Per “gozzo” si intende un aumento volumetrico della ghiandola tiroidea, principalmente non dovuto a patologie neoplastiche o autoimmuni. Può essere inoltre classificato in gozzo semplice (in assenza di noduli) o gozzo nodulare (in presenza di uno o più noduli). Il gozzo è una patologia che ha una incidenza maggiore, soprattutto nelle aree a carenza iodica (gozzo endemico).
La quantità di iodio che dovrebbe essere introdotta con la dieta è quindi di circa 150 μg per gli adulti, 90 μg nei neonati e circa 200 μg in gravidanza.
Lo iodio viene assunto prevalentemente con l’alimentazione e in particolare con un regolare utilizzo di sale iodato.
La maggior parte delle volte, la diagnosi è di tipo incidentale: il paziente, spesso asintomatico, giunge all’attenzione dell’endocrinologo dopo il riscontro occasionale di noduli tiroidei in seguito ad un ecocolordoppler dei vasi del collo eseguito per altri motivi, o per un riscontro palpatorio.
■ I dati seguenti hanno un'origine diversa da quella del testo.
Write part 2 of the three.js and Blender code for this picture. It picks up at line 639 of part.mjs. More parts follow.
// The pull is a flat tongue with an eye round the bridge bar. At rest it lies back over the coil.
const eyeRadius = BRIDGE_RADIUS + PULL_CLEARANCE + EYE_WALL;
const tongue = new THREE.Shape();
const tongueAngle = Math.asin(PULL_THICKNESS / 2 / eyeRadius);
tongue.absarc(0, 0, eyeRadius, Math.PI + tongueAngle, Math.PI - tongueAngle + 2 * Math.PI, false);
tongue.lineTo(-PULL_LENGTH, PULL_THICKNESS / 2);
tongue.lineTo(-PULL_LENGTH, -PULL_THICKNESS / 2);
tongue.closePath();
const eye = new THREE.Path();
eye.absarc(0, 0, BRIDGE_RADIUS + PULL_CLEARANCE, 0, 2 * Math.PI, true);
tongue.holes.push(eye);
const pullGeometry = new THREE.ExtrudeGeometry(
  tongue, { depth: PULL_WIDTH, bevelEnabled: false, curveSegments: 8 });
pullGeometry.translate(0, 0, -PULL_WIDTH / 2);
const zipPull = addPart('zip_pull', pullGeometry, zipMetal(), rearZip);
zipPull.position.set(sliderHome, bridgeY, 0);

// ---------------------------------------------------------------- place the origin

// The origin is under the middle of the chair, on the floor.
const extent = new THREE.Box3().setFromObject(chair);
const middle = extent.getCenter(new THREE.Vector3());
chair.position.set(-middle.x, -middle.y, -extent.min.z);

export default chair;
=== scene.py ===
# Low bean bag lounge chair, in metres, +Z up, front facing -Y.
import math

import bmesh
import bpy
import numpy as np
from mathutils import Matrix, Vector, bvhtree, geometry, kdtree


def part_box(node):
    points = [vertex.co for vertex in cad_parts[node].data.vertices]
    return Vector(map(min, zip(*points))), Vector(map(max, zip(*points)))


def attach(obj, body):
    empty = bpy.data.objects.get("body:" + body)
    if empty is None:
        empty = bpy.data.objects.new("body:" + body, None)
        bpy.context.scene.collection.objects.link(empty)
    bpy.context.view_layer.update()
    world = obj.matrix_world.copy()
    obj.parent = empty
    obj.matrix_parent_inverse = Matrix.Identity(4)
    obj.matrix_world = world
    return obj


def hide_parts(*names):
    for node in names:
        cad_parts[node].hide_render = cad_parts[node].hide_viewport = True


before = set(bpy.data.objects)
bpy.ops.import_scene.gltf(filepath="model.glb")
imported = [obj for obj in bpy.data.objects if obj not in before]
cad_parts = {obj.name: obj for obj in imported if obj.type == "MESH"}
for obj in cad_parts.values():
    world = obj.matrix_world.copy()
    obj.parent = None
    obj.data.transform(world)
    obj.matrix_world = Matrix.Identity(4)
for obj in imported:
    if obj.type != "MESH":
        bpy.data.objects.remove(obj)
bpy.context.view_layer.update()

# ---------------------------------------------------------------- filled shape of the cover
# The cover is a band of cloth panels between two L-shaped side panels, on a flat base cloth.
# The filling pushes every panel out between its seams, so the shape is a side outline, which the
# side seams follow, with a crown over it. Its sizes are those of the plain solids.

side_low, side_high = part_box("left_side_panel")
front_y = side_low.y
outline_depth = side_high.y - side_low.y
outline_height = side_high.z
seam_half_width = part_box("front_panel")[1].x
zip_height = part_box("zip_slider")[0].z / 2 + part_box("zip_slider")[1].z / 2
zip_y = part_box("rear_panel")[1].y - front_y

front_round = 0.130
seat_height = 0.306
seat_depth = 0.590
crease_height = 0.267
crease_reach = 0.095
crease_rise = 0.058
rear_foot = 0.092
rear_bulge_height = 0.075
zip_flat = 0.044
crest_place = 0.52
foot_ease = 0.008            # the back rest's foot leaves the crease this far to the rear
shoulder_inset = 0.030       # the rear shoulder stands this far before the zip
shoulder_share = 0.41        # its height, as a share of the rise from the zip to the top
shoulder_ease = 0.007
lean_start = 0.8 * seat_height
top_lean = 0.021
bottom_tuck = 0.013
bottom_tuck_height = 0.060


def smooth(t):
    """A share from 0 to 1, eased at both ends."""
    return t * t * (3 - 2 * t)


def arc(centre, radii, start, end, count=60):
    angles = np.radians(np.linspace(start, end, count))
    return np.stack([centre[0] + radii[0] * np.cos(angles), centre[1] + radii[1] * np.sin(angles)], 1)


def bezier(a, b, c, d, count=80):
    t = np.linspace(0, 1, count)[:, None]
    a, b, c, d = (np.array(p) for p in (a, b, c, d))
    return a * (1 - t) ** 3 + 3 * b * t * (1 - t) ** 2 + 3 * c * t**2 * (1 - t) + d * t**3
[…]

Solo quando il gozzo raggiunge dimensioni maggiori può diventare sintomatico, determinando dei sintomi compressivi quali: tosse, difficoltà a respirare, a deglutire, senso di peso al collo, e raramente disfonia.
Una volta riscontrata la presenza di un gozzo nodulare, l passo successivo successivo prevede una valutazione endocrinologica, con la caratterizzazione dei noduli dominanti in base alle loro dimensioni e caratteristiche ecografiche, oltre che all’esecuzione di un prelievo ematico per valutare la funzionalità tiroidea.
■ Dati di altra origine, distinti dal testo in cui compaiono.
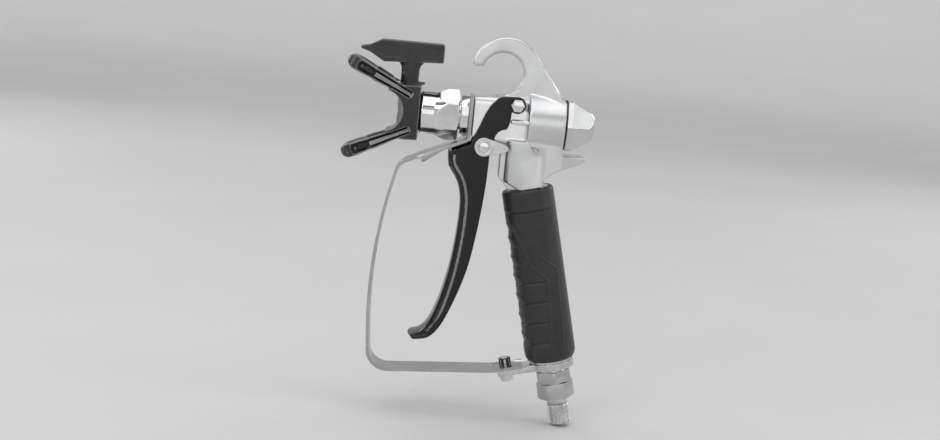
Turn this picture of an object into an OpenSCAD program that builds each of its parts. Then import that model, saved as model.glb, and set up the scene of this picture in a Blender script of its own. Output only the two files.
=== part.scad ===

Altri esami successivi che possono essere eseguiti a completamento diagnostico sono: la scintigrafia tiroidea e l’agoaspirato tiroideo.
La prima serve essenzialmente, nel contesto di un gozzo multinodulare con autonomia funzionale, a discriminare i noduli “caldi”, dai noduli “freddi”.
L’agoaspirato invece, è lo strumento diagnostico che mediante prelievo con ago, direttamente dal nodulo, di cellule tiroidee. Tale indagine, minimamente invasiva, permette di avere una diagnosi citologica del nodulo analizzato, che può essere classificata come da schema, secondo dei criteri definiti in ambito internazionale.
TIR1: non diagnostico
TIR2: orientativo di benignità
TIR3: indeterminato
TIR4: sospetto di malignità
TIR5: maligno
TERAPIA
La terapia non è necessaria se il gozzo è solo di modesta entità e il paziente è in una condizione di eutiroidismo.
Se invece sono presenti sintomi compressivi o se vi sono noduli sospetti di malignità, può esserci indicazione ad effettuare terapia specifica (es. chirurgia)
Nel caso di gozzo semplice o gozzi nodulari di piccole dimensioni, può essere presa in considerazione terapia medica consistente nel somministrare l’ormone tiroideo a dosi TSH semi-soppressive; tale approccio può tuttavia determinare una condizione di ipertiroidismo subclinico, aumentando il carico di lavoro sul sistema cardiovascolare e dando un peggioramento del quadro di mineralizzazione ossea. Viene infatti sconsigliata o sospesa in pazienti in età post menopausale e generalmente dopo i 60 anni nel sesso maschile.
Nel contesto di un gozzo multinodulare tossico può essere invece presa in considerazione la terapia medica con radio-iodio (131-I) che può rappresentare la terapia definitiva in alternativa alla terapia chirurgica, ristabilendo un quadro di eutiroidismo.
Le tionamidi (metimazolo e propiltiouracile), sono invece farmaci tireostatici che riducono la sintesi di ormoni tiroidei e trovano il loro impiego nel gozzo tossico, nella preparazione alla terapia definitiva, che sia chirurgica o radiometabolica, per raggiungere uno stato di eutiroidismo, senza rischi per il paziente.